Thursday, June 14, 2007

1 message received


this is my cell phone (lifeline). never had i imagined how attached i would become to a such a thing. i resisted for a while in the states, but gave in like almost everyone else after a time. it is admittedly convenient and addicting. even still, i would leave it behind whenever possible and enjoyed the ensuing freedom. but it is amazing how essential it has become to my life now...in africa of all places. communications here are like this: texting is the primary means and keeps all of the volunteers united in an otherwise very isolating situation; outgoing calls are expensive and therefore rare; incoming calls are free, welcomed, and usually received with a great deal of excitment; email is the new snail mail; snail mail is the new christmas.

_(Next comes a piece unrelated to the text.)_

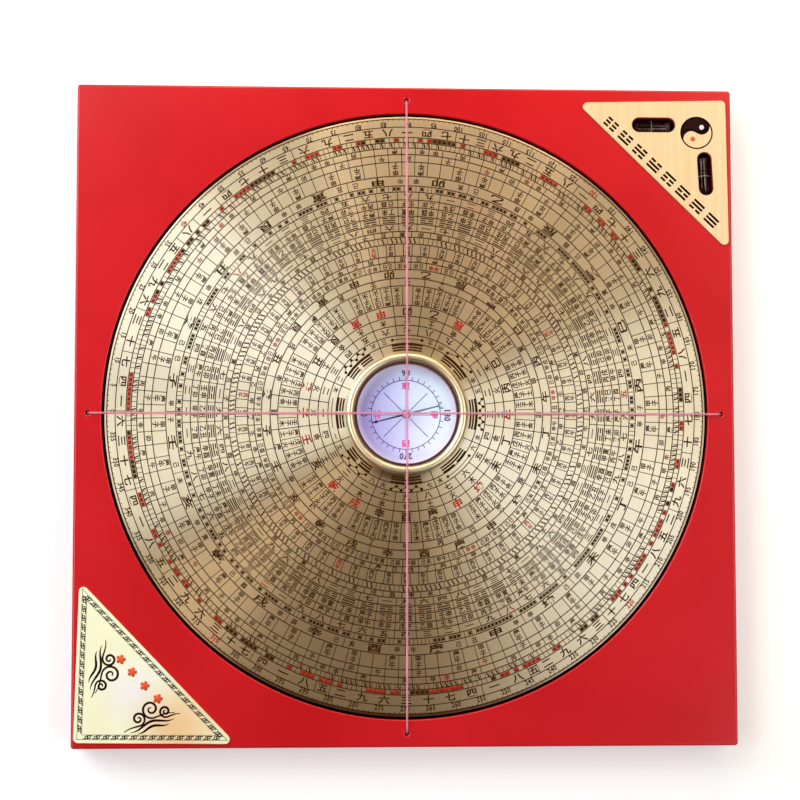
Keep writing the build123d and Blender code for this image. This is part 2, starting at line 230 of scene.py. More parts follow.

you may wonder how cell phones work in africa, especially when they can suck so badly at times in the u.s. in fact, i find the network coverage here as good as, if not better than, the coverage i got back home. i was shocked at first, but it began to make sense once i thought about it. of all the infrastructure a profit-seeking company could install in a place like this (water, electricity, roads, sewer), what is faster/easier than building cell towers here and there on top of rocks? there are no connections to be made; it all happens thorugh the air. magical. and once these towers are in place, the cell companies can just kick back and collect our airtime fees. cost < benefit.

and the benefits are quite mutual, i assure you.